There are approximately 300 different known causes of headaches. Cervical headache or cervicogenic headache are terms used to describe headache caused by abnormalities of the joints, muscle, connective tissues and neural structures of the cervical region.

Of all chronic headaches, cervicogenic headache is one of the more common types of headache. The incidence of it is estimated to be 14-18% of all headaches. Notably, women are four times more frequently affected than men, although some research about prevalence between the sexes is contradictory.

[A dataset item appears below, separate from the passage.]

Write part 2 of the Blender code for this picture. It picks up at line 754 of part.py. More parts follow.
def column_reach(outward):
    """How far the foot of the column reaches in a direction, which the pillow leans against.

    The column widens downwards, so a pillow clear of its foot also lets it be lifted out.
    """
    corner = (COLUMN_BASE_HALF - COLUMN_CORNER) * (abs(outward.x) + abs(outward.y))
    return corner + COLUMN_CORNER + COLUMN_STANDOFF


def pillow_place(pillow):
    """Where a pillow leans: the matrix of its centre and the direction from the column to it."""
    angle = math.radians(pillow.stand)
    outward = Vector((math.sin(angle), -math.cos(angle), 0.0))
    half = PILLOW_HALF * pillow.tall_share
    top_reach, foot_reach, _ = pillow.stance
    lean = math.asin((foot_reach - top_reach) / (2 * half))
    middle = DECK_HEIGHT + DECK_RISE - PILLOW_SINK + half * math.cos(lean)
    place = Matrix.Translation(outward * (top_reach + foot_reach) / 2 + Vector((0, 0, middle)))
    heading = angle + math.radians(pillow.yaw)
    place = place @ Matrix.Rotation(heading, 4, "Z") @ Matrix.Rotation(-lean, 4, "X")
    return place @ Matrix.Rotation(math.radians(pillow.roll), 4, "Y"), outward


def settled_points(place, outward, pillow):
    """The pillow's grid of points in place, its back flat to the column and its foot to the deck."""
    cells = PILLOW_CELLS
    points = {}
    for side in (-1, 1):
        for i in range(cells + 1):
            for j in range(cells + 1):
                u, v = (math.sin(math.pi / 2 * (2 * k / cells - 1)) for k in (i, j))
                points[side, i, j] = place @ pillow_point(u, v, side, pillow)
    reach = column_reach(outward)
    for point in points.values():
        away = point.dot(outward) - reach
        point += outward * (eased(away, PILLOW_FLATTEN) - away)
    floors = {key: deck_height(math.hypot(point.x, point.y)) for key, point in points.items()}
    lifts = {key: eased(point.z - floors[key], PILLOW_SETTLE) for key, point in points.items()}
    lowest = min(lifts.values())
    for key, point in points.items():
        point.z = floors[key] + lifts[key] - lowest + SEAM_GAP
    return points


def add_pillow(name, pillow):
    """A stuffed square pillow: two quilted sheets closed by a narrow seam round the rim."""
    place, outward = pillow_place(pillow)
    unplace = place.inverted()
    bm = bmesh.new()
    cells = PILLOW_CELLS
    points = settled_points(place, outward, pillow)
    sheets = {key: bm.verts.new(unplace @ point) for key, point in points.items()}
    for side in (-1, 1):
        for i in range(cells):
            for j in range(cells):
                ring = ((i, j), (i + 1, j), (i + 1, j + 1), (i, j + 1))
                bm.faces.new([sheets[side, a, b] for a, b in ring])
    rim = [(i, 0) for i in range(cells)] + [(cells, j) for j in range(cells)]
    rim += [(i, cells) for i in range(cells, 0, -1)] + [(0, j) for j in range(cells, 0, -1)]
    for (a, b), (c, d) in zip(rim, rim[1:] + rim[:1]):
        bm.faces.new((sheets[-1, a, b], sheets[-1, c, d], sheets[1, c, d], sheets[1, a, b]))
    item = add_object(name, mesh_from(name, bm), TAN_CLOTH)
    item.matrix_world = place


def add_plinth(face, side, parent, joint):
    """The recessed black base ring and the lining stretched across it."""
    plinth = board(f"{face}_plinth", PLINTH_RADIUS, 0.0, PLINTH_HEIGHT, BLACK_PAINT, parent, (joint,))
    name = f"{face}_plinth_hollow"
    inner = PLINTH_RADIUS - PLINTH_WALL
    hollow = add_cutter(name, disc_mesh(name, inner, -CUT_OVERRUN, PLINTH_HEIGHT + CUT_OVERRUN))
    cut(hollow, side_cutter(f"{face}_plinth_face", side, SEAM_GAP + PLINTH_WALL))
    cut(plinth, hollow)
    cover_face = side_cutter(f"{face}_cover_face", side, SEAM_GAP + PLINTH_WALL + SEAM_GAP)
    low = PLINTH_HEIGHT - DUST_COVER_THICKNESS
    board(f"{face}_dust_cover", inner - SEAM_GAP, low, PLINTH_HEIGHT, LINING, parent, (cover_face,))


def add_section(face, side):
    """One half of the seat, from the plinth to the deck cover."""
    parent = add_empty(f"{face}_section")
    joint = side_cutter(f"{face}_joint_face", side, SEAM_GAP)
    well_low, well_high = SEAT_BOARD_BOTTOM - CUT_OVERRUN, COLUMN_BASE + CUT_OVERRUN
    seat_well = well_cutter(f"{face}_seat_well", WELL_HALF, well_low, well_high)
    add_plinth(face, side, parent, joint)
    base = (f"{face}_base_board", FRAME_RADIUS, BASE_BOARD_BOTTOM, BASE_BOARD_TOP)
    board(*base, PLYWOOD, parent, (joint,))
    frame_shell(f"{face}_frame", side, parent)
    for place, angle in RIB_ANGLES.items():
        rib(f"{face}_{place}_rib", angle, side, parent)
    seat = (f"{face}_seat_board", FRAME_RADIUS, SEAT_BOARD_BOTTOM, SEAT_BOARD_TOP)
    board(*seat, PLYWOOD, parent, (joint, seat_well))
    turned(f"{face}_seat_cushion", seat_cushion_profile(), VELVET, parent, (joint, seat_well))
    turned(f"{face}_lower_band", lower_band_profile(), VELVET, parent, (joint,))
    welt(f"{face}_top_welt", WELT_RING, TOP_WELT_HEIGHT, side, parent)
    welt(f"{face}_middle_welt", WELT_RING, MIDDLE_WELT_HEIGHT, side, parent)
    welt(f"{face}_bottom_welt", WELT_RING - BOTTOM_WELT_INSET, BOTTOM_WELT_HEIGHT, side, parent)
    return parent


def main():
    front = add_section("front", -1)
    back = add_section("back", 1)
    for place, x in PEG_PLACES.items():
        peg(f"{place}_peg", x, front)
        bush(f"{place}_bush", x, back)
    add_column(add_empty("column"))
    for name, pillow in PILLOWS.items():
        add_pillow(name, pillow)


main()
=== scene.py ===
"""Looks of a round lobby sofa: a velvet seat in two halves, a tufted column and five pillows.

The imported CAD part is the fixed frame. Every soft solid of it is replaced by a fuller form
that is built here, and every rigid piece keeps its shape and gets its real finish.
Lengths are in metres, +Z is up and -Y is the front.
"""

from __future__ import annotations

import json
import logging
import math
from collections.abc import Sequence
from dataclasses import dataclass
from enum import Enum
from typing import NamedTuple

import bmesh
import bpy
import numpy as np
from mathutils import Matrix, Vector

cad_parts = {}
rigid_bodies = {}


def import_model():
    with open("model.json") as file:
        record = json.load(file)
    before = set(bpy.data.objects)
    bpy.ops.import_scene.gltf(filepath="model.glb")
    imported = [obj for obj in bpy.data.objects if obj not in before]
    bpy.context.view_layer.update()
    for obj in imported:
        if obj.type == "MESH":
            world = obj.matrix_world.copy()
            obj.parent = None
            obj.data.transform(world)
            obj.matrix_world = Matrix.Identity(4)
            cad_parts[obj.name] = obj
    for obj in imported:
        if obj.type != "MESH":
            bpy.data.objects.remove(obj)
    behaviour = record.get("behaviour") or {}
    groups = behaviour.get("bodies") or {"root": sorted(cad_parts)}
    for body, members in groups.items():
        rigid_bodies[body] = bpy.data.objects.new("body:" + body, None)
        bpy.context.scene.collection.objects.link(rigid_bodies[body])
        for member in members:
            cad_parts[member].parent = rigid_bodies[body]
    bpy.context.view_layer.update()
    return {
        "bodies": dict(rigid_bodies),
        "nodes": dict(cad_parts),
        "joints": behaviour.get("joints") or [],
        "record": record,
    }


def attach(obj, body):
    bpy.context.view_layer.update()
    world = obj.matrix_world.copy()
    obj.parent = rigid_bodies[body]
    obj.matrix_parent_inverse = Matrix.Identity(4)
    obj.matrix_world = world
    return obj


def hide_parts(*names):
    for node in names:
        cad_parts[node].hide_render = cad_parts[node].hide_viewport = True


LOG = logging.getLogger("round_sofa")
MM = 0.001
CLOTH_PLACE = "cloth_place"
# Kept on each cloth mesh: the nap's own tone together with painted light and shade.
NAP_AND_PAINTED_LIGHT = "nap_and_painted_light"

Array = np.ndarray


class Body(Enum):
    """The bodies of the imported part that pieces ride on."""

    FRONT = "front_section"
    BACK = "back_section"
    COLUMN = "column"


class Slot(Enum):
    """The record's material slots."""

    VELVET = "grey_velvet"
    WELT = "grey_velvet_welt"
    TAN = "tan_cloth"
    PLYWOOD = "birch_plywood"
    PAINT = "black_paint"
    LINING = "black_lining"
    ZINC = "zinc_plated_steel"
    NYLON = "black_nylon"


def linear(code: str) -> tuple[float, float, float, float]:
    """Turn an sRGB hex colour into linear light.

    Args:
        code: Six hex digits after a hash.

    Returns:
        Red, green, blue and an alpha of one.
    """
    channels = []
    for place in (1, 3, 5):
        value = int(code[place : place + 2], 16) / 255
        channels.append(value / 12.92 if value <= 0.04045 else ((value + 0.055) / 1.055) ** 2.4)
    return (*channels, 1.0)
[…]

It is important to distinguish cervicogenic headache from other forms of headache like migraine or tension headache etc.

Common presentation of cervicogenic headache includes a headache, which has developed coinciding with the onset of a cervical disorder. Commonly, cervical range of active movement will be restricted and there will be pain or the headache will be felt on one side of the head only (the same side as the neck pain). The headache will be made significantly worse by provocative movements. A dull or intense ache feeling is felt with cervical headache whereas other forms of headache may be throbbing type pain. As seen below, these are the common areas where you may feel your headache if it is cervicogenic in nature.

Manual therapy techniques have been shown to be the treatment of choice for cervicogenic headache so if you are having headaches that aren’t going away, perhaps its time to see a physio or a chiro to see if its coming from your neck!